**What needs to be done:**
Only the number is wanted: count the lines that include the word "materials".

**Information supplied:**
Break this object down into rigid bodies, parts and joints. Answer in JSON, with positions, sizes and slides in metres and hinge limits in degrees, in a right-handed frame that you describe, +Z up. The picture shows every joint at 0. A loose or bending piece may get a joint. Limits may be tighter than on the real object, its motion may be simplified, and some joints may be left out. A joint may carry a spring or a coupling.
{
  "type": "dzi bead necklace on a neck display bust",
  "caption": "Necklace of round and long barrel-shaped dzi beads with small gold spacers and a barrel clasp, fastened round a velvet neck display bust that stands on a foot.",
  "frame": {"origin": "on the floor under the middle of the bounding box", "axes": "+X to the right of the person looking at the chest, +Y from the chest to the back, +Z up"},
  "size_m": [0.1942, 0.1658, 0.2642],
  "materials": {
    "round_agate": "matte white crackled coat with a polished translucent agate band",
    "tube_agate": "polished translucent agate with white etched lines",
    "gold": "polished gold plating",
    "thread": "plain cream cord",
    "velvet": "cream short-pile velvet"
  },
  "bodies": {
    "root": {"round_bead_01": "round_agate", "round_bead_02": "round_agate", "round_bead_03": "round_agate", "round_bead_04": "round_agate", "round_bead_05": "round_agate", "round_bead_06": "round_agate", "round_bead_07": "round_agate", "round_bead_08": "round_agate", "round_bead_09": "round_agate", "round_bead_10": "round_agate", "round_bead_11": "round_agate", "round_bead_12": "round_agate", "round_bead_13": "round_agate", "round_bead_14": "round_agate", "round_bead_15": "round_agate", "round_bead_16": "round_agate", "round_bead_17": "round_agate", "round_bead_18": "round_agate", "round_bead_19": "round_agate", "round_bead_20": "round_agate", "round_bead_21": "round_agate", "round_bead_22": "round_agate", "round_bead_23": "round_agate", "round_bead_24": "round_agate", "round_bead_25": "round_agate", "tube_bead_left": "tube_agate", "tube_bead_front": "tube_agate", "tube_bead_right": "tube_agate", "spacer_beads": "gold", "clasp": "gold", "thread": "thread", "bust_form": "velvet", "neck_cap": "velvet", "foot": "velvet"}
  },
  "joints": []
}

==

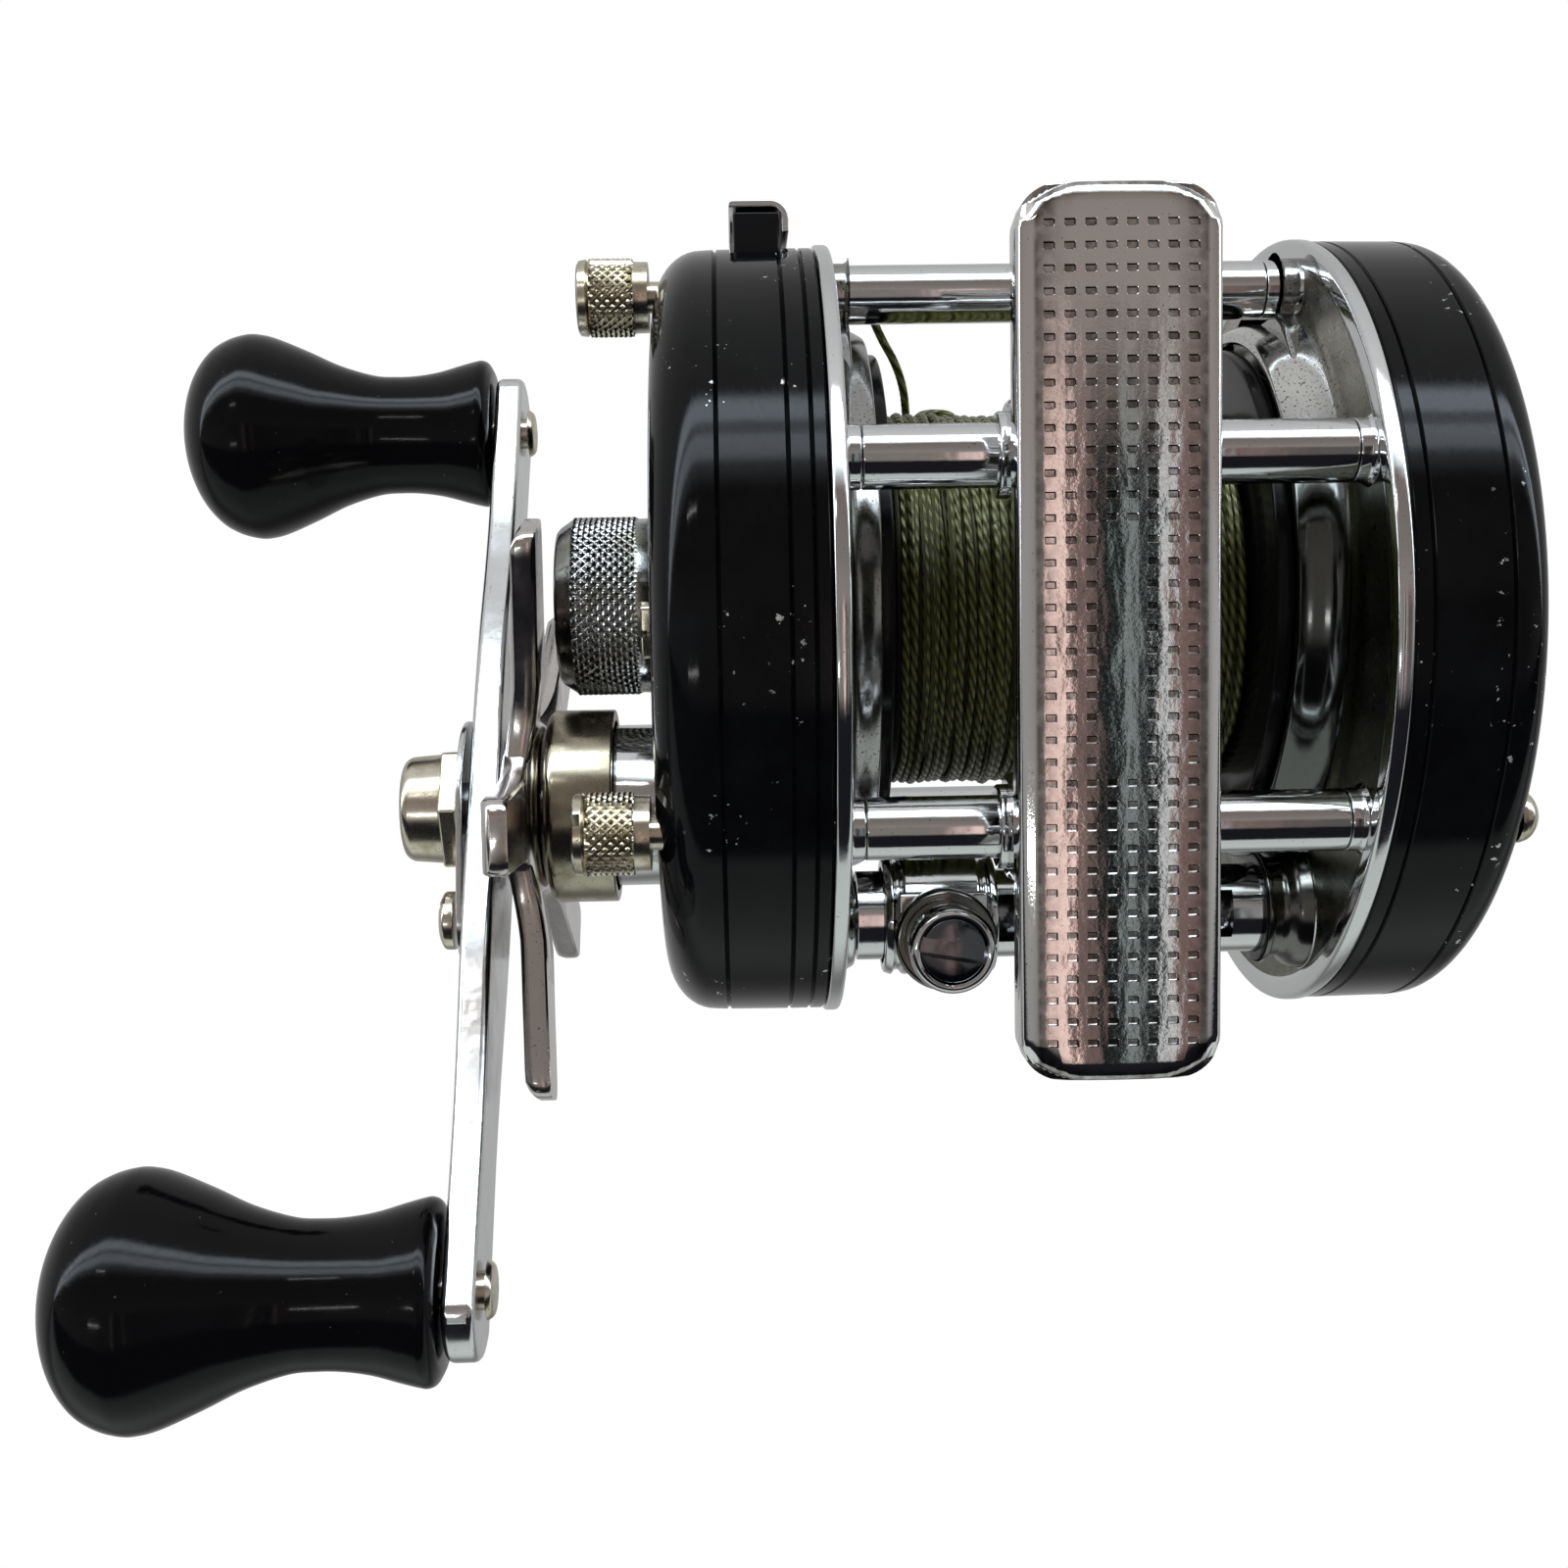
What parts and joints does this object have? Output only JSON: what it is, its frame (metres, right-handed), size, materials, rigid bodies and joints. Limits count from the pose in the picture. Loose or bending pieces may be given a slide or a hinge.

==

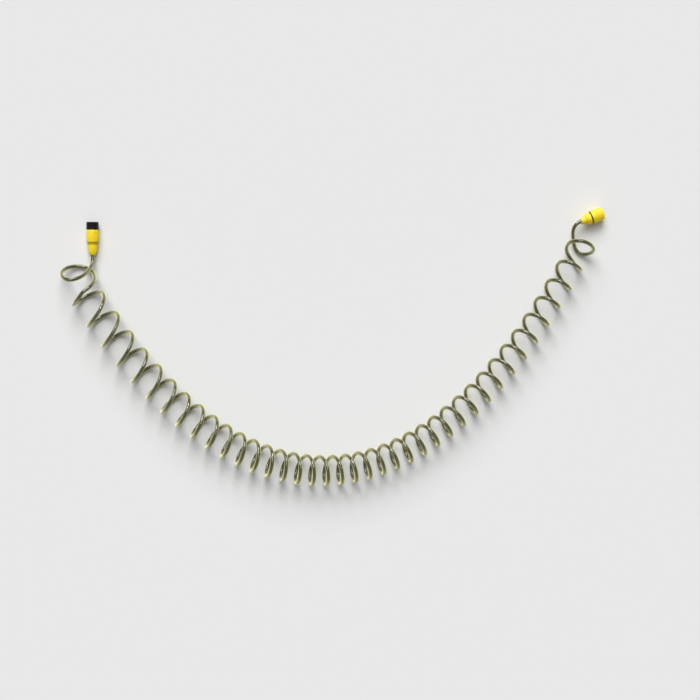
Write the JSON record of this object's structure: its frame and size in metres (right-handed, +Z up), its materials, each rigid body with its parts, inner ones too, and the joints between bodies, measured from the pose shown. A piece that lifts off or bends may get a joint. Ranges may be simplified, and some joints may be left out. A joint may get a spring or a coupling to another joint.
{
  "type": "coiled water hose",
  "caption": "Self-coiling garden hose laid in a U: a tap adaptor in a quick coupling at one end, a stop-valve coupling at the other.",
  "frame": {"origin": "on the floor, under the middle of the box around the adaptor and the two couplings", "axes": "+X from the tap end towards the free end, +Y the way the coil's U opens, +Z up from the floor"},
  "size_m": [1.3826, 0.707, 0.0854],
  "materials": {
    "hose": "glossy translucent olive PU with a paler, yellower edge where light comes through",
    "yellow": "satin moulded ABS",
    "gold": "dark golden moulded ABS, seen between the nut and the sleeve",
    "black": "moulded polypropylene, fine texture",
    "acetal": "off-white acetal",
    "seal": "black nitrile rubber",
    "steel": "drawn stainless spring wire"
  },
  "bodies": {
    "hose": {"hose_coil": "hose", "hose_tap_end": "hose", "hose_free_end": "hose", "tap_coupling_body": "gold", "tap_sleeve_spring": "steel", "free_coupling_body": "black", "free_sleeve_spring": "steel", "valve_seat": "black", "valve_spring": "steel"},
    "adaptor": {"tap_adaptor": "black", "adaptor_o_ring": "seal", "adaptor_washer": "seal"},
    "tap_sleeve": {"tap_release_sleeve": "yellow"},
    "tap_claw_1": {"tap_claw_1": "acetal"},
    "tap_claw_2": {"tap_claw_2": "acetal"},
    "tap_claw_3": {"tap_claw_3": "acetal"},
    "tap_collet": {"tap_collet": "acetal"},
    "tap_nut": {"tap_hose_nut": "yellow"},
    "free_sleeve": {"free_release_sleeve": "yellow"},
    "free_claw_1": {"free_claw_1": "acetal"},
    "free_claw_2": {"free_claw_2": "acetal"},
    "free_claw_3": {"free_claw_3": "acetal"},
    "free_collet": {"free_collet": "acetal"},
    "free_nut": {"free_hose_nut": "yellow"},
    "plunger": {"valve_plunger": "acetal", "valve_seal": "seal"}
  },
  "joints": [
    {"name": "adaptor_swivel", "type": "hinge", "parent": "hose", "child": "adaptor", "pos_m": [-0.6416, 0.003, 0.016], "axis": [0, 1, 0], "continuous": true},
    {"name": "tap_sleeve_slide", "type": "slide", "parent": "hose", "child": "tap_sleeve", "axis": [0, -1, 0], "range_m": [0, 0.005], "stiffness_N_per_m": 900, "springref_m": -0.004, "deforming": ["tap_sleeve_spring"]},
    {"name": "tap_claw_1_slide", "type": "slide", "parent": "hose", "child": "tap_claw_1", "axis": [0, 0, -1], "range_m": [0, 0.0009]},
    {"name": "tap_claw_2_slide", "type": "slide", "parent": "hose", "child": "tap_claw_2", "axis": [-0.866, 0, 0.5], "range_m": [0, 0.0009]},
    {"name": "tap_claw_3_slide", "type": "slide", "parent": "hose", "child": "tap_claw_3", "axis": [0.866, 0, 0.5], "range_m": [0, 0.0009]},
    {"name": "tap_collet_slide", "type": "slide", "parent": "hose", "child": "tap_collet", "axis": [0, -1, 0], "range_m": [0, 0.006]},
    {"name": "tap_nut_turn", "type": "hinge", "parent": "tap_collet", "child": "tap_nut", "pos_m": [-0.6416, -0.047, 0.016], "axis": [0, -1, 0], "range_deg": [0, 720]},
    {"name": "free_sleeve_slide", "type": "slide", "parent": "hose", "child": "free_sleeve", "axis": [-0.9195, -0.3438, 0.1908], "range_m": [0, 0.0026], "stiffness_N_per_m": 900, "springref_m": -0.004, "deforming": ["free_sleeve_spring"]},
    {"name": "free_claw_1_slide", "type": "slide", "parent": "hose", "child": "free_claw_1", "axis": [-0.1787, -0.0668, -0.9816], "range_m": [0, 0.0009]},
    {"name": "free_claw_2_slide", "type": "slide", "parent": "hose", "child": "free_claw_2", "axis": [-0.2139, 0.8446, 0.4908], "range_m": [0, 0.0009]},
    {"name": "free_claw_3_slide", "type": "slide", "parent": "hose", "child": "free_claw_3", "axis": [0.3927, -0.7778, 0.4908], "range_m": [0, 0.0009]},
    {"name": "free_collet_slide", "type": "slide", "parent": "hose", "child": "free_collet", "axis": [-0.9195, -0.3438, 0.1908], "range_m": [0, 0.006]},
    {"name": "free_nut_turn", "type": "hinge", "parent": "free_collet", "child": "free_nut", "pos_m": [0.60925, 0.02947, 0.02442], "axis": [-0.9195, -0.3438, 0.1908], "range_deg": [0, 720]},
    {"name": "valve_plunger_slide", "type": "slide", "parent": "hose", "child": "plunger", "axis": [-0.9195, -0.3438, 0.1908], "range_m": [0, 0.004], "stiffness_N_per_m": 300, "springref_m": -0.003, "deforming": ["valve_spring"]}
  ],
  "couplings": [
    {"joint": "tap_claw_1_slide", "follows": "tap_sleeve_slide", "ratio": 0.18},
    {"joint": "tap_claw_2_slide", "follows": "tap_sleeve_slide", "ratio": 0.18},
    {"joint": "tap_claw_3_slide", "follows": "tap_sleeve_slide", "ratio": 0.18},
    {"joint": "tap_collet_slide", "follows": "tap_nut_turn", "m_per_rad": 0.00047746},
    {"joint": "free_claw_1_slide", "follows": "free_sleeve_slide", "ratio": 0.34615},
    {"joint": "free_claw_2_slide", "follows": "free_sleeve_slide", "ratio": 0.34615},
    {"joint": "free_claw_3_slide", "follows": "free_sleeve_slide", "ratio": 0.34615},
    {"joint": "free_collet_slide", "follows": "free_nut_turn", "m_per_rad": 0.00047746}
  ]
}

**Full solution:**
4